Somerville Speakup Line:Racist SHS Teacher Doesn’t Like Dark Skinned Students

Somerville Speakup Line:

Dear Billy T and Somerville Speakup Line,

I’m a frustrated parent dealing with teachers at SHS that would rather throw a kid out of the class than try to give a little extra effort to help them.

I spoke with a teacher friend of mine who told me she sees it almost daily from other teachers.

A student’s parent received this letter from the teacher st SHS. There are teachers who treat students differently depending on their race and gender even.

This teacher told a parent that some student’s teacher that keeps throwing a student out of his class is a racist.

I was informed that he doesn’t like dark skinned people. He says he sees this daily.

She sent me this to explain it:

“Free Appropriate Public Education (FAPE) is an educational right of ALL children in the United States that is guaranteed by the Rehabilitation Act of 1973 and the Individuals with Disabilities Education Act (IDEA).”

Unfortunately, even with FAPE required by federal law some teachers in our district fail to follow this most basic statute.

They feel that if a student is disrespectful, distracting, or struggles in class that they are wasting the educators’ time. Some educators will then use any means necessary, including failure without intervention as a way to remove a student from their classroom.

Especially in an urban school district, educators will work with students that can challenge authority for a myriad of reasons.

Sometimes the rationale is as benign as trying to impress others in the classroom, but more often than not these same “challenging” students are facing extreme family crises, poverty, and homelessness that interferes with their ability to learn.

These students need to feel included and welcomed into classrooms where the educator is a mentor meeting the student at their level rather than barking orders and becoming a disciplinarian in their classroom.

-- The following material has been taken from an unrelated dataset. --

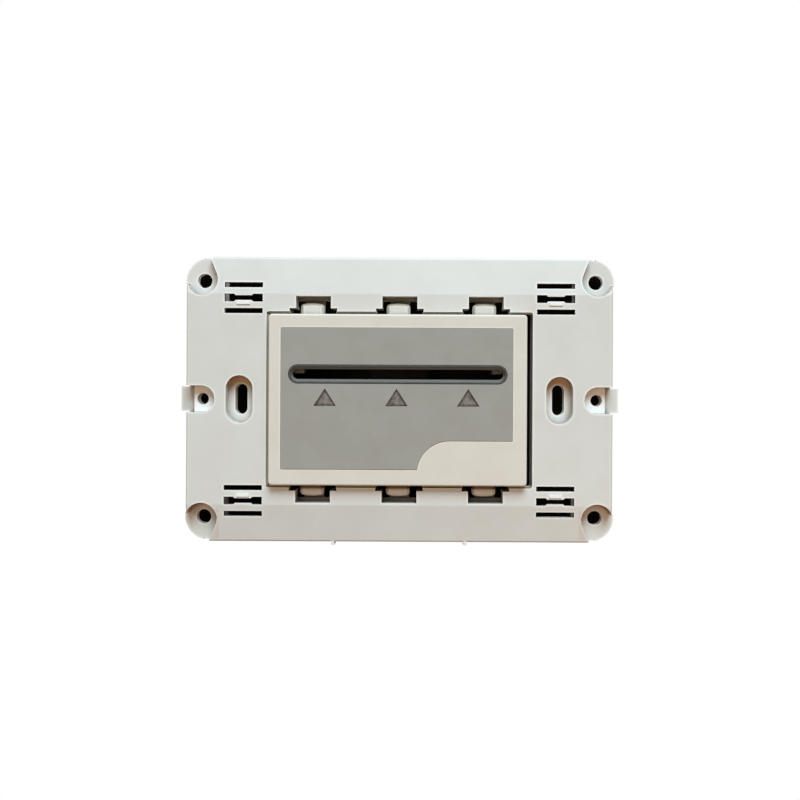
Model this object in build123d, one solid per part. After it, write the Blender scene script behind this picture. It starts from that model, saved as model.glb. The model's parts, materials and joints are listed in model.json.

It should be a teachers responsibility to earn  students’ respect instead of demanding it, taking the time to discover who they are and what their interests are, and establish a genuine connection.

Once a personal connection is made and respect is earned, the student is more likely to engage in the lesson and be a positive community member in the classroom. While there are always exceptions, it is the teachers’ responsibility to work with students instead of “creating examples” out of students they find too difficult to manage or teach.

One key support system for teachers to build these relationships is to rely on administrators, assistant principals specifically, to work with any discipline concerns that significantly impact the classroom’s ability to learn.

The lack of administrators consistently and fairly following through with consequences for students has lead to not only more challenges in the classroom, but educators creating authoritative environments instead of focusing in building trust and relationships.

One overarching concern is that the lack of discipline from administrators is to artificially deflate the rate of suspensions and dropouts for the district. While every incident is different, consistency between administrators are key, and the consequence should fit the violation. The punishment shouldn’t change based on the assistant principal, or race and ethnicity of the student.

Unfortunately, administrators feel that Somerville has to sacrifice safety so the numbers look good. The district should be educating the whole student and that includes clear expectations and consistent consequences.

The suspension numbers may spike initially, but over time students will understand what is expected of them without feeling isolated or targeted. Then, educators can be less authoritative and focus on being a mentor and a role model.

With these crucial changes, Somerville can lead the way and make a difference in the school to prison pipeline.